After Rachael gives birth to his son Johnny, the entity named Valis, behind the benevolent satellite, informs Nick of a potentially lethal, congenital abnormality present in his young son. When Dr. Evenston restores Johnny to health, it helps convince both best friend Phil Dick and Rachael of Valis' validity.
Before long, Nick, Rachel, and Phil pay a visit to Fremont's first home in Orange County, now open to the public as a museum. There they discover a slab of concrete in Fremont's former backyard with the word "Aramchek" embedded on it, orginally engraved into wet cement. Aramchek is also Fremont's favorite villainous group of shadowy figures who threaten law abiding citizens.
When co-conspirator and songwriter Sadassa Silvia encounters Nick at Progress Records, they eventually hatch a subersive scheme to take down Fremont.
Published posthumously nearly a decade after PKD's death, some suggest this is a first draft. Regardless, at this stage of his authorial career, even PKD's reportedly rough drafts with rough edges remain as relevant and poignant as ever.
The titular Radio Free alludes to Radio Free Europe, which primarily exists to broadcast Western propaganda into Russia and surrounding areas.
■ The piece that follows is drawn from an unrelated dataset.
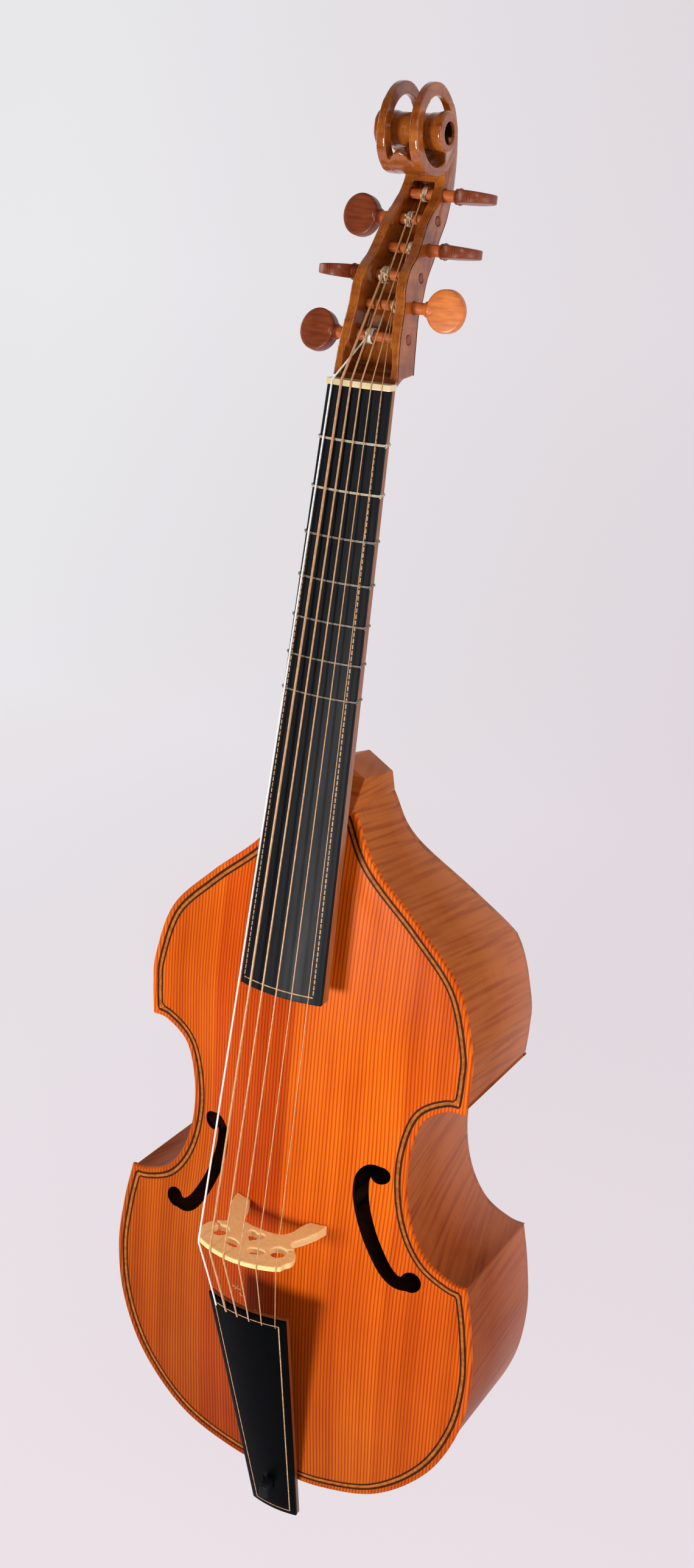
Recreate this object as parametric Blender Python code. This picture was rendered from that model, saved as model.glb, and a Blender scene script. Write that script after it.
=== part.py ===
"""Six-string bass viola da gamba, made as an assembly of separate pieces.

+Z runs up the neck, -Y points out of the soundboard and +X to the treble side.
The origin lies on the flat back, straight behind the bridge. Lengths below are in
millimetres and are turned into metres when an object is made.
"""

import math

import bmesh
import bpy
from mathutils import Vector

MM = 0.001
GAP = 0.3

# Body. The outline is given for the treble half as (x, z), from the neck down to the end button.
UPPER_BOUT = [(32, 362), (52, 323), (97, 281), (133, 241.5), (148.6, 193), (150.1, 165), (148.5, 137)]
WAIST = [(148.5, 137), (133, 135), (113, 119), (103.8, 85), (104, 50), (112.3, 18),
         (127.9, -5.3), (149.5, -15.9), (164.8, -17)]
LOWER_BOUT = [(164.8, -17), (172.9, -57), (177.5, -105), (170, -158), (145, -210),
              (100, -252), (45, -270.5), (0, -273)]
SPLINE_STEPS = 3
OVERHANG = 2.5
RIB_THICKNESS = 2.0
TOP_Y = -122.0
TOP_THICKNESS = 4.0
BACK_THICKNESS = 4.0
BACK_BEND = [(-280, 0), (244.7, 0), (332, -46), (362, -51.5)]
SLOPED_BACK_THICKNESS = 4.6
ARCH_HEIGHT = [(-273, 0), (-240, 4), (-160, 15), (-60, 22), (20, 23), (110, 21), (210, 17), (300, 9), (362, 4)]
ARCH_WIDTH = [(-273, 60), (-200, 150), (-100, 172), (-17, 145), (60, 112), (137, 128), (200, 148),
              (300, 85), (362, 45)]
EDGE_FLUTE = 30.0
FACET_CLEARANCE = 2.0
SOUNDBOARD_COLUMNS = 11

# Inside the body: linings as (thickness, depth), blocks and braces.
LINING = (3.0, 8.0)
CORNER_BLOCK_REACH = {"upper": (3, 5), "lower": (5, 2)}
NECK_BLOCK_HALF_WIDTH = 26.5
NECK_BLOCK_FOOT_Z = 300.0
END_BLOCK_HALF_WIDTH = 26.0
END_BLOCK_TOP_Z = -246.0
BASS_BAR_X = -27.0
BASS_BAR_HALF_WIDTH = 3.5
BASS_BAR_DEPTH = 11.0
BASS_BAR_TOP_Z = 210.0
BASS_BAR_STEPS = 15
BASS_BAR_STEP = 26.0
POST_PLACE = (30.0, -12.0)
POST_RADIUS = 5.0
POST_PLATE = [(-96, -44), (96, -44), (96, 46), (-96, 46)]
POST_PLATE_THICKNESS = 5.0
BEND_BRACE = [(-122, 228), (122, 228), (122, 240), (-122, 240)]
BEND_BRACE_DEPTH = 9.0

# Strings, from the bass side to the treble side.
STRING_DIAMETERS = [1.5, 2.0, 1.5, 1.2, 0.85, 0.65]
NUT_Z = 681.4
NUT_LENGTH = 4.6
NUT_HALF_WIDTH = 26.8
NUT_HALF_SPACING = 20.8
BRIDGE_HALF_SPACING = 36.6
TAIL_HALF_SPACING = 28.7
BRIDGE_CREST_Y = -218.5
BRIDGE_CREST_DROP = 8.2
CREST_HALF_WIDTH = 35.0
STRING_RISE_AT_NUT = 2.5
STRING_SEAT_LENGTH = 1.5
NUT_FALL = 0.18
NUT_SEAT_CLEARANCE = 1.0
NUT_ROUNDING = 0.95

# Fingerboard.
BOARD_END_Z = 216.0
BOARD_HALF_WIDTHS = (26.45, 37.0)
BOARD_EDGE_Y = (-106.0, -165.7)
BOARD_THICKNESSES = (8.0, 12.5)
BOARD_RADIUS = 118.0
VENEER_THICKNESS = 3.2
CORE_INSET = 0.3
BOARD_STATIONS = (216.0, 300, 380, 450, 530, 610, 681.4)
FRET_COUNT = 7
FRET_GUTS = [0.95, 0.9, 0.85, 0.8, 0.75, 0.7, 0.65]

# Neck and head.
HEEL_Z = 362.0
HEEL_HALF_WIDTHS = (29.5, 28.0)
HEEL_BACK_Y = -51.5
HEEL_SHOULDERS = [(-103, 385), (-55, 379)]
HEEL_RIDGE = [(-44, 388), (-89, 391)]
NECK_INSET = 5.0
NECK_DEPTHS = (20.0, 28.0)
NECK_ROUNDNESS = 1.6
NECK_STATIONS = (385, 400, 440, 520, 600, 670)
NECK_FLARE = [(679, 22.5, 21, 1.7), (685, 24.5, 24, 2.2), (689.7, 26, 27, 3)]
CHEEK_HALF_WIDTH = 26.5
CHEEK_TAPER = 0.0724
CHEEK_BASE_Z = 690.0
CHEEK_TIP_HALF_WIDTH = 16.2
CHEEK_FRONT = [(-97.8, 690.3), (-96.2, 706), (-93.3, 721), (-88.8, 737), (-87, 753), (-80.2, 765.3),
               (-69.9, 774.1), (-60.5, 787), (-54, 797), (-44.6, 806), (-33.4, 817), (-28, 826), (-27, 834)]
CHEEK_BACK = [(-11, 866), (-8.5, 850), (-8, 836), (-11, 820), (-14.4, 813), (-22.1, 798.2),
              (-32.3, 785.5), (-39.4, 773.4), (-51.2, 757.9), (-57.6, 743.8), (-64.1, 731.9),
              (-66.9, 715.7), (-69.3, 700.4), (-70.4, 690.6)]
CHEEK_WALL = 7.6
CAVITY_FRONT = [(-107, 694), (-101, 722), (-95, 756), (-77, 776), (-63, 796), (-45, 815), (-39, 826)]
CAVITY_BACK = [(-15, 826), (-18.5, 812), (-26.5, 797), (-43.5, 771.5), (-54.5, 756), (-67.5, 730),
               (-72.5, 700), (-73, 694)]
SCROLL_CENTRE = (-42.8, 862.2)
RIM_RADII = [(0, 32.5), (22, 31), (55, 30), (90, 31.5), (120, 32.5), (180, 33.5), (210, 35), (235, 35),
             (270, 32.5), (320, 32), (360, 32.5)]
RIM_HOLE_CENTRE = (-42.7, 860.4)
RIM_HOLE_RADIUS = 24.2
RIM_INNER_X = 9.7
RIM_OUTER_X = 16.2
RIM_FLARE = 0.045
DRUM_CENTRE = (-47.2, 860.5)
DRUM_PROFILE = [(15, 12.7), (17, 13.8), (23.5, 14.4), (26.5, 14.0), (27.5, 12.4)]
LUG = [(-44, 850, 24), (-36, 857, 24), (-14, 851, 16), (-17, 842, 16), (-26, 836.5, 16)]
LUG_INNER_X = 10.1
THROAT_ANGLES = (-150, -38)
THROAT_STEPS = 14
THROAT_WALL = 5.5
THROAT_HALF_WIDTH = 10.0
THROAT_OVERLAP = 0.4
THROUGH_HEAD = 30.0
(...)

By including himself as a character PKD creates a mechanism whereby he can periodically drop intriguing "Easter eggs" into his story. Such tidbits are catnip to his fans. Take this passage, for instance:
My real trouble concerning drugs came when Harlan Ellison in his anthology Dangerous Visions said in an introduction to a story of mine that is was "written under the influence of LSD," which of course was not correct. After that I had a really dreadful reputation as a doper, thanks to Harlan's desire for publicity.
One prevalent story theme is the persistence of malvalent State overreach throughout millenia, and subsequent loose-knit remediation. PKD's story implants theoleptic sybils into people's minds to guide them through the rough times as they restore freedom. Sybils with anamnesis in their toolkit.
As with much of PKD's oeuvre, the politics in his dystopia ultimately seem all too real. At times, Dick plays the part of a prose prankster. This story showcases some of his dark humor. The following abridged excerpt gives you a taste of it:
And then there was the weekly "Conversation with the Man We Trust," Ferris F. Fremont speaking from a firelit alcove in the White house. ...
These synthetic chats were carried by all networks in prime time, and it was a good idea to listen. You were supposed to do so with your front door open, so that roving bands of [Friends of the American People] could make spot checks. They passed out little cards on which various simpleminded questions about the current speech were asked; you were to check the right answers and then drop the card in a mailbox. ... It was mandatory to put your social security number on the card; ...
Sometimes the questions did seem devious, with the high possibility of making an accidental incriminating answer. One went: Russia is becoming (1) weaker; (2) stronger; (3) about the same in relationship with the Free World. ...
[The next question was] Russian technology is (1) very good; (2) adequate; (3) typically inept.
Well, if you marked (1) you seemed to be paying the Communists a compliment. (2) was probably the best bet, since it was probably true, but the way (3) was worded seemed to suggest that the right-thinking citizen would reflexively mark it. After all, what could one expect from captive Slavic minds? Certainly, typical ineptness. We were very good, not them.
But if their technology was typically inept, then how could (2) be the correct answer to the previous question?